Une quarantaine de victimes dont 19 suicides entre 2008 et 2011…C’est le bilan, très lourd, de la crise dramatique qu’a traversé France Télécom il y a une dizaine d’années. Ses causes ont été analysées pendant neuf semaines de procès dont le verdict sera prononcé le 20 décembre prochain. L’important est ailleurs. Les débats ont mis en exergue les ravages que peuvent causer la gestion d’une entreprise où les dirigeants résument les salariés à des chiffres dans des tableaux Excel. Si les anciens dirigeants sont poursuivis pour harcèlement moral, le réquisitoire a parlé de harcèlement managérial, pratique encore répandue.

@ALAIN JOCARD / AFP
Harcèlement managérial, moral, injonctions paradoxales, souffrance au travail...Ces thèmes, remis sur le devant de la scène par le procès de France Télécom dont les audiences se sont achevées le 11 juillet, occupaient beaucoup plus qu’aujourd’hui le débat public il y a dix ans. Les crises ouvertes par les suicides à France Telecom succédaient à d’autres drames qu’avaient connu Renault. La question posée était de savoir à quelles conditions un suicide pouvait être reconnu comme un accident du travail.
Le prix du "redressement d'entreprise"
Ces drames sociaux avaient rendu visible l’impossibilité que rencontrent certains salariés, parfois très qualifiés, à faire face aux injonctions paradoxales que génèrent des modèles managériaux alliant objectifs irréalistes et systèmes de notation individuelle. On attend d’eux une performance extrême et constante qu’ils doivent mettre au service de l’entreprise pour développer sa performance financière. Ce modèle managérial a été popularisé dans les années 80 par IBM qui en a fait une marque de fabrique. L’idée que les "maillons faibles" devaient d’abord être identifiés puis éliminés pour que ce modèle fonctionne est progressivement devenue normale dans certaines entreprises.

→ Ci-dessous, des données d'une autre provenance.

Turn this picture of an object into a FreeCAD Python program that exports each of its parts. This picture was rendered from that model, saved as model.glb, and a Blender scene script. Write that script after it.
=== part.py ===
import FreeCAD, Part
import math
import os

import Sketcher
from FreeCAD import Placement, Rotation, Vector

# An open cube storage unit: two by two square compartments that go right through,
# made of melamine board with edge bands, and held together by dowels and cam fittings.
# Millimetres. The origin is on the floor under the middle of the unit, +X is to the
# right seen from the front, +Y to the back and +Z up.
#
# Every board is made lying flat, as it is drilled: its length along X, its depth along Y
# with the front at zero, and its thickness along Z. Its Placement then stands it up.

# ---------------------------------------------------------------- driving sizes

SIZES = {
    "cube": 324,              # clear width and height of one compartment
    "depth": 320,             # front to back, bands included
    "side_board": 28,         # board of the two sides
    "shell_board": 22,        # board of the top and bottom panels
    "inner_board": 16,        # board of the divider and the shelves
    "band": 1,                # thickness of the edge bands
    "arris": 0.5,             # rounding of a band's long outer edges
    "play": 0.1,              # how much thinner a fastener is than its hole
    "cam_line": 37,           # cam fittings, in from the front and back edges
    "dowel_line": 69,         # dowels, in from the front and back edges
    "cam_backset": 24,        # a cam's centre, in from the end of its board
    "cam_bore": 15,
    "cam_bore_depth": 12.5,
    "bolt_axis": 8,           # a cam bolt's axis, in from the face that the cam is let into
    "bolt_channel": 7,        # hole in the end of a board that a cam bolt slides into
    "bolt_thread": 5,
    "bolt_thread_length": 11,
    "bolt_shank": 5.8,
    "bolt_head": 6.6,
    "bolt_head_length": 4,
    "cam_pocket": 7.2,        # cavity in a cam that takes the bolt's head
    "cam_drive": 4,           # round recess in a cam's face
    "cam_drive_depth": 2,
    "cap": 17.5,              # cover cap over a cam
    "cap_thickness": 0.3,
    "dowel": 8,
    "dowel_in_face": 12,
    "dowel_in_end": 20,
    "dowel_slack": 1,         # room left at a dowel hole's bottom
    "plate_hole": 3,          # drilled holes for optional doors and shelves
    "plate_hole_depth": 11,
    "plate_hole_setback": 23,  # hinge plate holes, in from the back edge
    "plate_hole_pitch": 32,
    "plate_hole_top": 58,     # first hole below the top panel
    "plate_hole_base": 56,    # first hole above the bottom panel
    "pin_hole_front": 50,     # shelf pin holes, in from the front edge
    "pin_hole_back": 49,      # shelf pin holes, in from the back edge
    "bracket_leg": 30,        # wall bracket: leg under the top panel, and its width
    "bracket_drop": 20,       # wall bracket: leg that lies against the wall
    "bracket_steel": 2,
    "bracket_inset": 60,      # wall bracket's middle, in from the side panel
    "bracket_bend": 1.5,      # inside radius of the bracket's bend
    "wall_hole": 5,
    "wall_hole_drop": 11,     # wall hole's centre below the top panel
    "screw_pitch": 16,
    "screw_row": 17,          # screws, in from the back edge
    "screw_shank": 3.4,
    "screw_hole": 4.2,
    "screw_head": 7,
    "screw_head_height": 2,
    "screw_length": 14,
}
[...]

Les drames de France Télécom sont bien symboliques de ce que produit ce type de systèmes où la pyramide des âges et les tableaux Excel tiennent lieu de lignes directrices managériales. Le cas de Rémy Louvradoux qui s’est immolé par le feu, en 2011, devant l’agence France Telecom de Mérignac est particulièrement exemplaire. Il avait tenté d’avertir sa hiérarchie mais sa lettre n'est jamais arrivée à destination, parce qu'il flottait dans l’organigramme et n’était plus vraiment rattaché à aucune direction. Cette version tragique du célèbre "Je ne suis pas un numéro"- phrase emblématique de la série culte "Le Prisonnier"- montre le prix que payent certains pour "redresser une entreprise". Une mission dont Didier Lombard, l’ex PDG, se sentait investi et à laquelle il s’accroche toujours.

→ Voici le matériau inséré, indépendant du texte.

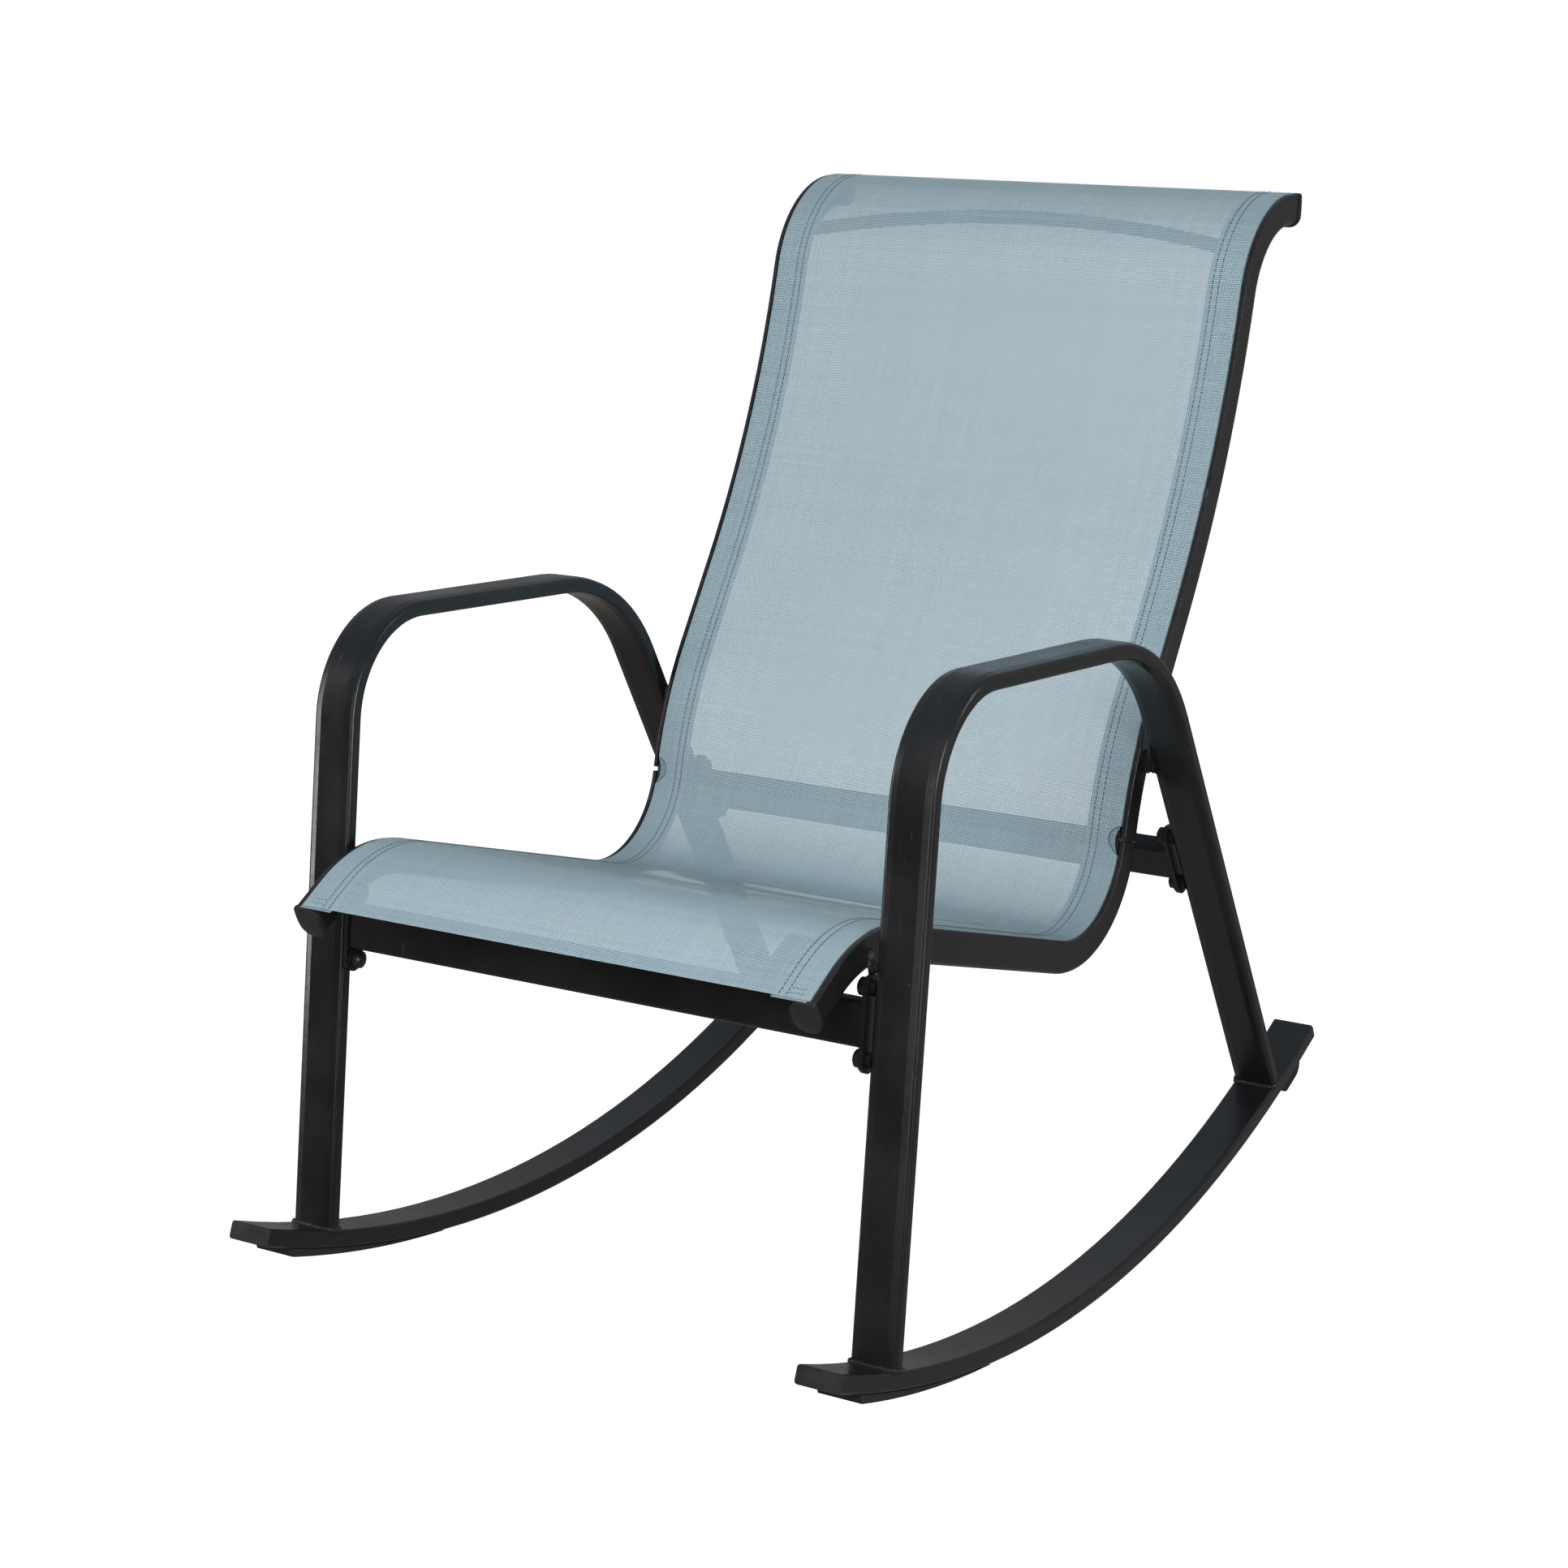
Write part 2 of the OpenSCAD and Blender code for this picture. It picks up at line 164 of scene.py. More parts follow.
def coat(name, base, light, rough, grain=0.35, grain_scale=900.0, specks=0.5, ior=1.5):
    """Powder coat between two tones: orange peel, uneven gloss, dust specks and faint scuffs."""
    mat, t, bsdf = new_mat(name)
    pos = object_coords(t)
    peel = noise_tex(t, pos, grain_scale)
    swell = noise_tex(t, pos, 160.0)
    cloud = noise_tex(t, pos, 11.0, 5.0, 0.6)
    # one cell in five holds a speck, under a millimetre wide
    cell = put(t, "ShaderNodeTexVoronoi", None, {"Vector": pos, "Scale": 75.0})
    pick = put(t, "ShaderNodeSeparateColor", None, {0: cell.outputs["Color"]})
    speck = calc(t, "MULTIPLY", remap(t, cell.outputs["Distance"], 0.022, 0.036, 1.0, 0.0),
                 calc(t, "GREATER_THAN", pick.outputs[0], 0.80))
    # thin scuffs, in some zones only
    streak = noise_tex(t, vec_calc(t, "MULTIPLY", {0: pos, 1: SCUFF_STRETCH}).outputs[0], 1.0, 1.0)
    zone = noise_tex(t, pos, 17.0, 3.0)
    mark = calc(t, "MULTIPLY", remap(t, streak, 0.68, 0.74), remap(t, zone, 0.55, 0.68))
    col = mix_colour(t, remap(t, cloud, 0.35, 0.7), rgba(base), rgba(light))
    col = mix_colour(t, calc(t, "MULTIPLY", mark, 0.175), col, rgba(SCUFF))
    col = mix_colour(t, calc(t, "MULTIPLY", speck, specks), col, rgba(DUST))
    t.links.new(col, bsdf.inputs["Base Color"])
    gloss = remap(t, cloud, 0.3, 0.7, rough - 0.05, rough + 0.06)
    t.links.new(calc(t, "ADD", gloss, calc(t, "MULTIPLY", mark, 0.12)), bsdf.inputs["Roughness"])
    bsdf.inputs["IOR"].default_value = ior
    high = calc(t, "ADD", calc(t, "MULTIPLY", peel, 0.45), calc(t, "MULTIPLY", swell, 0.8))
    set_bump(t, bsdf, calc(t, "ADD", high, calc(t, "MULTIPLY", speck, 0.8)), grain)
    return mat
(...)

Pénurie de jeunes talents à venir
Dix ans plus tard, Orange a remplacé France Télécom, l’hyperconnexion le téléphone filaire et le débat autour des entreprises se focalise désormais sur leur "raison d’être". Il serait dangereux de croire que ce procès a été celui de méthodes révolues. Mettre les dimensions sociales au cœur de son modèle managérial reste encore trop rare. Nombreuses sont encore les entreprises qui achètent par exemple à prix d’or des logiciels et des bases de données et qui n'investissent pas un euro dans la formation des salariés qui doivent les utiliser.
Il est difficile de quantifier ce facteur S (le social de l’acronyme ESG pour environnement, social et gouvernance) est risqué pour les entreprises. Mais il se traduira sans doute assez vite, comme pour la crise environnementale, par la pénurie de "jeunes talents" qui ne voudront plus travailler pour des entreprises irresponsables qui manquent à grande échelle, de respect pour leurs salariés.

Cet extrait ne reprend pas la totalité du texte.